Host Application Hangs When Accessing Memory - 2022.2 English

Vitis Unified Software Platform Documentation: Application Acceleration Development (UG1393)

Document ID
UG1393
Release Date
2022-12-07
Version
2022.2 English
Application hangs can also be caused by incomplete DMA transfers initiated from the host code. This does not necessarily mean that the host code is wrong; it might also be that the kernels have issued illegal transactions and locked up the AXI.

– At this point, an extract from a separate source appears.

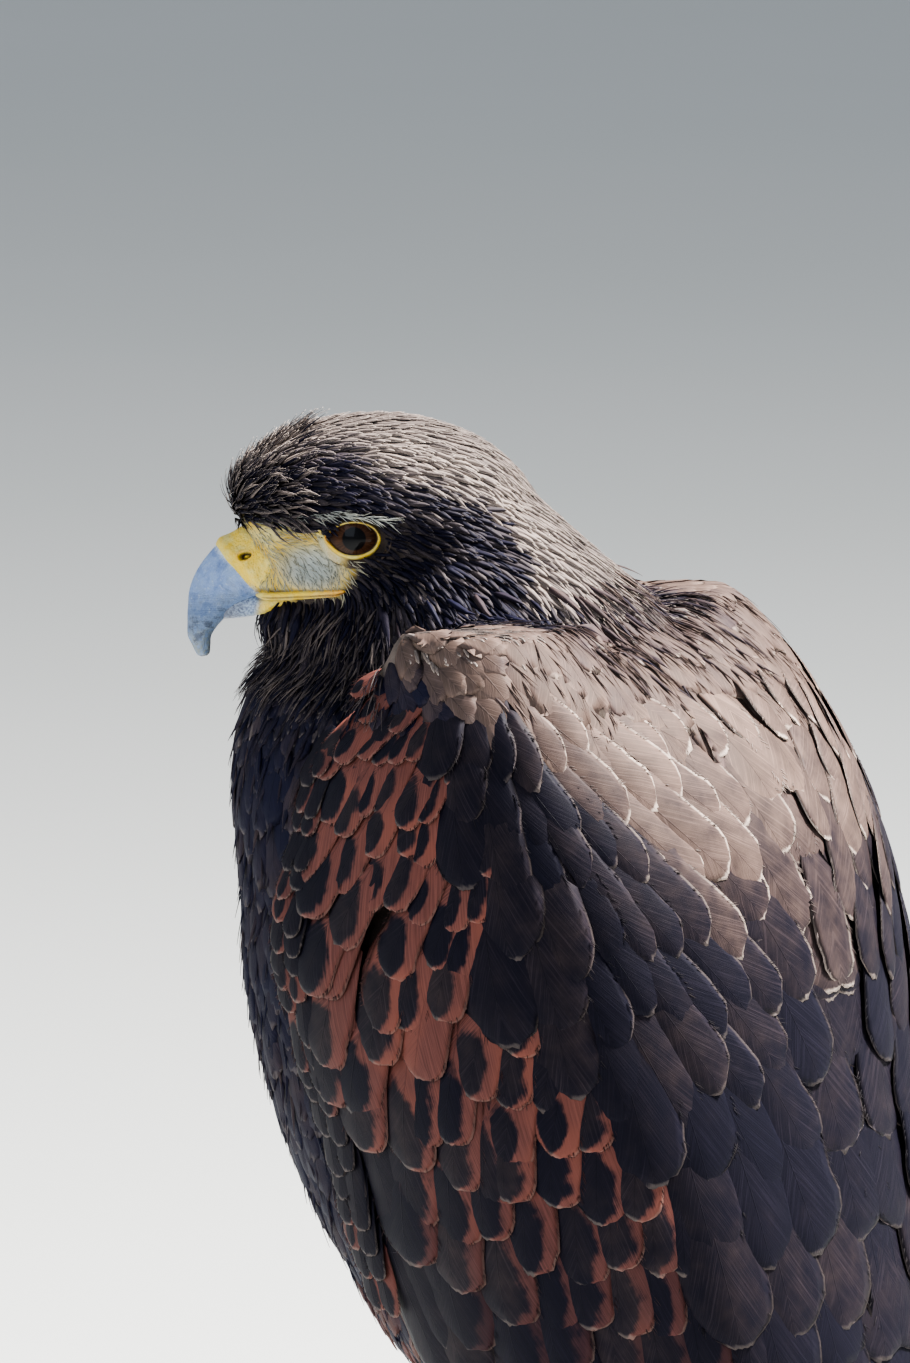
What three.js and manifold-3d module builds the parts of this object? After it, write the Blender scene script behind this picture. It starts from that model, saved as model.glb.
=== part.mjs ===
// A life-size Harris's hawk as a museum shows it: an upright female gripping a cut length of branch on a
// plain display stand, looking over its left shoulder line. Millimetres, +Z up. The body faces -Y and its
// left side is +X; the head is turned HEAD_TURN degrees to the left.
import * as THREE from "three";
import { mergeVertices } from "three/addons/utils/BufferGeometryUtils.js";
import Module from "manifold-3d";

const wasm = await Module();
wasm.setup();

// Driving dimensions
const GAP = 0.3; // between neighbouring pieces
const HEAD_TURN = 30; // degrees, towards the bird's left
const NECK_AXIS = [0, -35]; // x, y of the upright line that the head turns about
const PERCH_TOP = 160;
const PERCH_RADIUS = 20;
const PERCH_Y = -2; // of the branch's axis
const PERCH_HALF_LENGTH = 92;
const BASE_THICK = 14;
const BASE_HALF = [112, 88]; // half length along X, half depth along Y
const BASE_Y = 14;
const ROD_RADIUS = 6;
const ROD_X = 60;
const TARSUS_X = 30; // from the middle of the body to each foot
const EYE_RADIUS = 9;
const EYE_AT = [35.8, 15.2, 448.2]; // forward of the neck axis, to the side, height

// Torso, as level sections: height, middle in y, half width, reach forward, reach back
const TORSO = [
  [431, -38, 12, 18, 22],
  [425, -38, 27, 42, 46],
  [415, -38, 41, 59, 63],
  [400, -36, 51, 69, 73],
  [380, -30, 57, 77, 81],
  [355, -24, 60, 80, 84],
  [325, -18, 61, 84, 86],
  [295, -10, 60, 84, 83],
  [270, 0, 57, 83, 76],
  [249, 10, 52, 80, 67],
  [232, 18, 46, 76, 58],
  [217, 25, 37, 63, 47],
  [205, 32, 24, 42, 33],
  [198, 36, 11, 20, 18],
];
// Neck, as level sections: height, turn in degrees, half width, reach forward, reach back
const NECK = [
  [461, 30, 8, 8, 6],
  [455, 30, 18, 21, 14],
  [444, 28, 27, 38, 26],
  [432, 22, 34, 51, 40],
  [420, 13, 40, 58, 51],
  [408, 5, 42, 60, 56],
  [394, 0, 34, 50, 50],
];
// Head, as upright sections across its own forward line: forward, top, bottom, half width
const HEAD = [
  [-11.5, 457, 447, 4],
  [-7, 463.5, 438, 15],
  [2, 471.5, 430, 22.5],
  [12, 476, 424, 26],
  [23, 478.7, 421, 27],
  [33, 479, 420, 26.2],
  [42, 478.2, 422, 23.8],
  [50, 475.8, 427, 20.2],
  [57, 472, 434, 16.4],
  [62, 468.6, 442, 13],
  [66, 464.4, 449, 9],
  [68.6, 460, 454, 3.5],
];
// Upper bill in the head's middle plane: forward, height, slope in degrees, half height, half width
const BILL = [
  [50, 441.6, 0, 9.6, 9.6],
  [56, 441.2, 3, 9.8, 9.2],
  [61, 440, 9, 9.8, 8.4],
  [67, 436.6, 26, 8.8, 7],
  [72, 431, 50, 7.4, 5.6],
  [74.9, 425.2, 74, 4.8, 4.1],
  [76.3, 420.6, 86, 2.9, 2.8],
  [76.2, 417.4, 98, 1.6, 1.7],
  [75.8, 415.4, 104, 0.6, 0.6],
];
// Lower bill, the same columns
const LOWER_BILL = [
  [44, 429.6, -4, 3, 8],
  [52, 429.3, -2, 3, 7],
  [60, 428.3, 6, 2.8, 5.6],
  [66, 427.2, 10, 2.4, 4],
  [70.4, 426.2, 12, 1.2, 2.2],
];
// Left folded wing as one smooth sheet, in level sections: height, then x and y of its leading edge, of
// its outer ridge and of its inner edge on the back
const WING = [
  [441, 45, -19, 48, -13, 43, -9],
  [434, 49, -34, 60, -3, 27, -2],
  [420, 52, -44, 69, 7, 10, 18],
  [400, 56, -53, 77, 15, 6, 40],
  [375, 58, -58, 82, 23, 6, 56],
  [345, 61, -62, 84, 30, 6, 65],
  [315, 61, -55, 84, 37, 6, 71],
  [290, 59, -47, 82, 43, 6, 76],
  [262, 56, -40, 77, 49, 6, 81],
  [205, 50, -14, 65, 63, 7, 93],
  [150, 44, 30, 53, 78, 12, 101],
  [96, 37, 75, 41, 91, 22, 102],
];
const WING_CORE_END = 262; // height where the solid arm gives way to free vanes
const WING_CORE_DEPTH = 27;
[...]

  1. If the platform has an AXI firewall, such as in the Vitis target platforms, it is likely to trip. The driver issues a SIGBUS error, kills the application, and resets the device. You can check this by running the following command:
    xbutil examine -d <bdf> -r firewall

    The following figure shows such an error in the firewall status:

    Firewall Last Error Status:
    		0:		0x0	 (GOOD)
    		1:		0x0	 (GOOD)
    		2:		0x80000 (RECS_WRITE_TO_BVALID_MAX_WAIT). 

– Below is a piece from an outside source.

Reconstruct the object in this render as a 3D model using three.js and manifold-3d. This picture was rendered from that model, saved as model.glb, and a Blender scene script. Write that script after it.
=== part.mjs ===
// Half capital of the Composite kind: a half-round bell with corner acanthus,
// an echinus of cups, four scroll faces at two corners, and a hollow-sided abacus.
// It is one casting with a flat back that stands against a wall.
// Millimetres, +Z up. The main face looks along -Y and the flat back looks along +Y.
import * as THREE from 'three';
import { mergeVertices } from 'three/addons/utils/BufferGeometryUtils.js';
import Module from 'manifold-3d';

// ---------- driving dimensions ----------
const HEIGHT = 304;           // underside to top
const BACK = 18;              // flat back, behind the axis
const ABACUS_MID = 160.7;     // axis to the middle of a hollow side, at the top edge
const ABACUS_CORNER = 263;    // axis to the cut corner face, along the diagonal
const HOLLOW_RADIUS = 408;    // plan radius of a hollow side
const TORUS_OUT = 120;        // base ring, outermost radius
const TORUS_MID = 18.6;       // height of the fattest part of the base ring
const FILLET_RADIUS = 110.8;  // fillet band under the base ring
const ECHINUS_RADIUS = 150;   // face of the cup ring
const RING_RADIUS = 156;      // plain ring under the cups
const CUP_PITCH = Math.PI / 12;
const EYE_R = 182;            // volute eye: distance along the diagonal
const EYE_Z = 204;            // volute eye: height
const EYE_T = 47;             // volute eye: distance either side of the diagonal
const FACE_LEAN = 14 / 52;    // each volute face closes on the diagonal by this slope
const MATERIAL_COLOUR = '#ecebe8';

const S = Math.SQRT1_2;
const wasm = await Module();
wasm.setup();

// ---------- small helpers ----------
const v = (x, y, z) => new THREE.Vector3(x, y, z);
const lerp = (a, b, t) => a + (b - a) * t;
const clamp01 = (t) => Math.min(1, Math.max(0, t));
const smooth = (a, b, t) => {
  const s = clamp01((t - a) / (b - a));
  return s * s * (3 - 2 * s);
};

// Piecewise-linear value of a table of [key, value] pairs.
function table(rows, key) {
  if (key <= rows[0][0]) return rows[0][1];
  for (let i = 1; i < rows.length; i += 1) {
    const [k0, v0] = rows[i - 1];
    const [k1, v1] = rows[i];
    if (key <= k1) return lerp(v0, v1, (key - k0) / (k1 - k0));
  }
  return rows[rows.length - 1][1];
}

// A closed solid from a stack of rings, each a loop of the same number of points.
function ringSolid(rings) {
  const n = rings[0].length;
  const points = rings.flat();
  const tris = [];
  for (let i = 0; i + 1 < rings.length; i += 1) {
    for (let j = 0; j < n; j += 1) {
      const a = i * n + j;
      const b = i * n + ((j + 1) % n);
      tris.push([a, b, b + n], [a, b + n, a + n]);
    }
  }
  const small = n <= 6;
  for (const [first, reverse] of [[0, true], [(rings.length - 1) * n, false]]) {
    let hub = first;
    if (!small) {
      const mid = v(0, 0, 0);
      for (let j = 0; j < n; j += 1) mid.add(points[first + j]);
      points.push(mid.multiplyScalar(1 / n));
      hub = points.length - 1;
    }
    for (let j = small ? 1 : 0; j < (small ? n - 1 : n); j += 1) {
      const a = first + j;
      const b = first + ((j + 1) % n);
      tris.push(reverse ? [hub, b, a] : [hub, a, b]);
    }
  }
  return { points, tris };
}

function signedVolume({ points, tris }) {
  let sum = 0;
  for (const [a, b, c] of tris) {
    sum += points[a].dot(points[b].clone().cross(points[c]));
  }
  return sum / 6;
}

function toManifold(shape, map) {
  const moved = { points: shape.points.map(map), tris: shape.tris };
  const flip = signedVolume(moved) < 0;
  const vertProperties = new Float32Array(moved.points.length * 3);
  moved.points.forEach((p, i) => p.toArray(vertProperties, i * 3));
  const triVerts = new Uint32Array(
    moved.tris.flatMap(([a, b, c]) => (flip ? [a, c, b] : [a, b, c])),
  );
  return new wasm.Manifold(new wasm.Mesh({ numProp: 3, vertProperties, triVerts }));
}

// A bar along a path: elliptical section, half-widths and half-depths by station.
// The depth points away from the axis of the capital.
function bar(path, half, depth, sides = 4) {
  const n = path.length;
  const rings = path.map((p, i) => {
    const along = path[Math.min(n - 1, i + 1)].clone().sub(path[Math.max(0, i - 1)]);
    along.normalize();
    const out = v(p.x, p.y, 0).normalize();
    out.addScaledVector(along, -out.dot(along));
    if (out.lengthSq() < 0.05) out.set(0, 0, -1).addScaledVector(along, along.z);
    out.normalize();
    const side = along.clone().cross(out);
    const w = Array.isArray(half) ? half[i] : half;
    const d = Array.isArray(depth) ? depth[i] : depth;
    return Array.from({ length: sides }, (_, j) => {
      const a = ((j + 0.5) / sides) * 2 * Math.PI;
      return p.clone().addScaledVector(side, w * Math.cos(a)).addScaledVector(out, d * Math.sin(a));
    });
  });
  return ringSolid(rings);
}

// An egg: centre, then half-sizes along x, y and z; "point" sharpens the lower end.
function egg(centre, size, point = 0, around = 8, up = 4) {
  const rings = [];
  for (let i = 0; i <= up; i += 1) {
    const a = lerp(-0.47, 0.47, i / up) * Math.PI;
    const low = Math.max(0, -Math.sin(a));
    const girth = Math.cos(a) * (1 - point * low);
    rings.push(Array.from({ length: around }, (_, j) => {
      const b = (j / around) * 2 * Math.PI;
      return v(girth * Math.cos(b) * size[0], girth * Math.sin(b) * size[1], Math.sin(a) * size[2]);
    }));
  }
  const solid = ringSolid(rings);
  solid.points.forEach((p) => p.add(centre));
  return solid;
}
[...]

    				  Error occurred on Tue 2017-12-19 11:39:13 PST
    
    Xclbin ID:	0x5a39da87
    Tip: If the firewall has not tripped, the Linux tool, dmesg, can provide additional insight.

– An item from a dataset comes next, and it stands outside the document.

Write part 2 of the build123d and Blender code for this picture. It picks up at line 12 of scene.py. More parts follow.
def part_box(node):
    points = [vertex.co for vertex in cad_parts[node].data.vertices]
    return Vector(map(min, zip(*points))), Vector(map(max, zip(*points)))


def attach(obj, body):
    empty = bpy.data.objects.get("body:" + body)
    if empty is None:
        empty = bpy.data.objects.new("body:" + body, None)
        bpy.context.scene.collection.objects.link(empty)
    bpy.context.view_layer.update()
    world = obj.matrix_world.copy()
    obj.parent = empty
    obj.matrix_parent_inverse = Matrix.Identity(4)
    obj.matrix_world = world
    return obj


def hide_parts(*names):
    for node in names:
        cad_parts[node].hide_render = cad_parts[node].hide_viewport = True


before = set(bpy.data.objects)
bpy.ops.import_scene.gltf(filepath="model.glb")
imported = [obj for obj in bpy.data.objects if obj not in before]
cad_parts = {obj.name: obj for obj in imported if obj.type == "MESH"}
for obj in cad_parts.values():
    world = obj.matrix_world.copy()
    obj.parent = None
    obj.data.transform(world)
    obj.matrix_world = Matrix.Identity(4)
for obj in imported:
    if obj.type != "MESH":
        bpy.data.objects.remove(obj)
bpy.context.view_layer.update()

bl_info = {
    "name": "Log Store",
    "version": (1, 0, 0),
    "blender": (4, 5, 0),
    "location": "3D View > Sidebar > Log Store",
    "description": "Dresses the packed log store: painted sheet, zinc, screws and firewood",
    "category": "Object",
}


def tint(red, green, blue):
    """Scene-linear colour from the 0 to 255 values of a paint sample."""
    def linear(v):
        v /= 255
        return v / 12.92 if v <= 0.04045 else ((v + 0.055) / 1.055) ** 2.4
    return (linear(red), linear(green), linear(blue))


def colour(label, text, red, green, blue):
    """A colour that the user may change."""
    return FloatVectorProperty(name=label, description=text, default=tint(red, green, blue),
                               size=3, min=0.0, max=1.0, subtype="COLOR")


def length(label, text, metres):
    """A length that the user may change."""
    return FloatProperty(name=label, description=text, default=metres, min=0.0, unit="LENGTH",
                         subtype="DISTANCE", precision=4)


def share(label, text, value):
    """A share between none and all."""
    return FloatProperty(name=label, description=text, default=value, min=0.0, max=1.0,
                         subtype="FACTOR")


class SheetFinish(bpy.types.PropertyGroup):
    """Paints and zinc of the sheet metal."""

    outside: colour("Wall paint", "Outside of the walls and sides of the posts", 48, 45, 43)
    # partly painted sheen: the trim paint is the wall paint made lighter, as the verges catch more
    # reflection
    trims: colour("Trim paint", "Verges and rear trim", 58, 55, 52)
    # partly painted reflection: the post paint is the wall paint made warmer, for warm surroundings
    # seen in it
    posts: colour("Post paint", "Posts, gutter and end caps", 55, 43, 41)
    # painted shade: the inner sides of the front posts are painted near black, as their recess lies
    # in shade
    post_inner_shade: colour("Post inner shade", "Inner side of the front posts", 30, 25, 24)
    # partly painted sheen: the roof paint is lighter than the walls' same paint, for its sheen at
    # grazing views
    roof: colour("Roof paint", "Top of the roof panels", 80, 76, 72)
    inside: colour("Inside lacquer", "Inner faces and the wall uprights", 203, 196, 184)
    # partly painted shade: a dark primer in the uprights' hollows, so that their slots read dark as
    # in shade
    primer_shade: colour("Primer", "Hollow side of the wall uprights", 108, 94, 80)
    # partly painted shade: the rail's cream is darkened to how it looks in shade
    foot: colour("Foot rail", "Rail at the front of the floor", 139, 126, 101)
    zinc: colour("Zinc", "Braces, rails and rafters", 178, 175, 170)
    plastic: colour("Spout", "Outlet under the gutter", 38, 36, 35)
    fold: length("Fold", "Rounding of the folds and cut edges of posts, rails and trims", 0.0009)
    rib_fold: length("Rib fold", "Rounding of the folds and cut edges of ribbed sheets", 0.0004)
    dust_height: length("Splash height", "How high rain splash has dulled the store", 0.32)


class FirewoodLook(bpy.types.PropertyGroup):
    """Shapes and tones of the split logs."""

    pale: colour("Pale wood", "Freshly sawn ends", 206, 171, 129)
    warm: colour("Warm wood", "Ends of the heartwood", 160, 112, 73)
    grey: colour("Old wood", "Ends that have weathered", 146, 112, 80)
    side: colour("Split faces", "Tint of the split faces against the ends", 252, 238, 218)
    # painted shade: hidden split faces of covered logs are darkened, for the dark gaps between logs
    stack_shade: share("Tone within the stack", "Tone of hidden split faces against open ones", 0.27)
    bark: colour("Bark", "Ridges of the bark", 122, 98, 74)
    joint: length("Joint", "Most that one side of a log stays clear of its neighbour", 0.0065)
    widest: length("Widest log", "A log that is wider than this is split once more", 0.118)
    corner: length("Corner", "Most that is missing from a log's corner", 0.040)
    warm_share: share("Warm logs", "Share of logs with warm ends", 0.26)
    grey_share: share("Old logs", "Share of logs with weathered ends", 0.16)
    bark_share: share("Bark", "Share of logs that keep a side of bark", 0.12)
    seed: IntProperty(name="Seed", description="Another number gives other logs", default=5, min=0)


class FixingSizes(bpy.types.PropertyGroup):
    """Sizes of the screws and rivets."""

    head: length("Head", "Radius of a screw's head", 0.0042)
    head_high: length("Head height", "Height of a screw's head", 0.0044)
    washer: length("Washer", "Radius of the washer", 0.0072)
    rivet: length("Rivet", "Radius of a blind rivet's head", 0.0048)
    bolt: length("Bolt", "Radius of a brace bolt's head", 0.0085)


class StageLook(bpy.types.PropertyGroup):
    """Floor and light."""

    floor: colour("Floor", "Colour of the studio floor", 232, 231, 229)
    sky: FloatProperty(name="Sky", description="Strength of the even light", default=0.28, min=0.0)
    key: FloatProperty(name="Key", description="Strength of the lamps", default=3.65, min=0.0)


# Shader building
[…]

  2. When you know that the firewall has tripped, it is important to determine the cause of the DMA timeout. The issue could be an illegal DMA transfer, or kernel misbehavior. However, a side effect of the AXI firewall tripping is that the health check functionality in the driver resets the board after killing the application; any information on the device that might help with debugging the root cause is lost. To debug this issue, disable the health check thread in the xclmgmt kernel module to capture the error. This uses common Unix kernel tools in the following sequence:
    1. sudo modinfo xclmgmt: This command lists the current configuration of the module and indicates if the health_check parameter is ON or OFF. It also returns the path to the xclmgmt module.
    2. sudo rmmod xclmgmt: This removes and disables the xclmgmt kernel module.
    3. sudo insmod <path to module>/xclmgmt.ko health_check=0: This re-installs the xclmgmt kernel module with the health check disabled.
      Tip: The path to this module is reported in the output of the call to modinfo.
  3. With the health check disabled, rerun the application. You can use the kernel instrumentation to isolate this issue as previously described.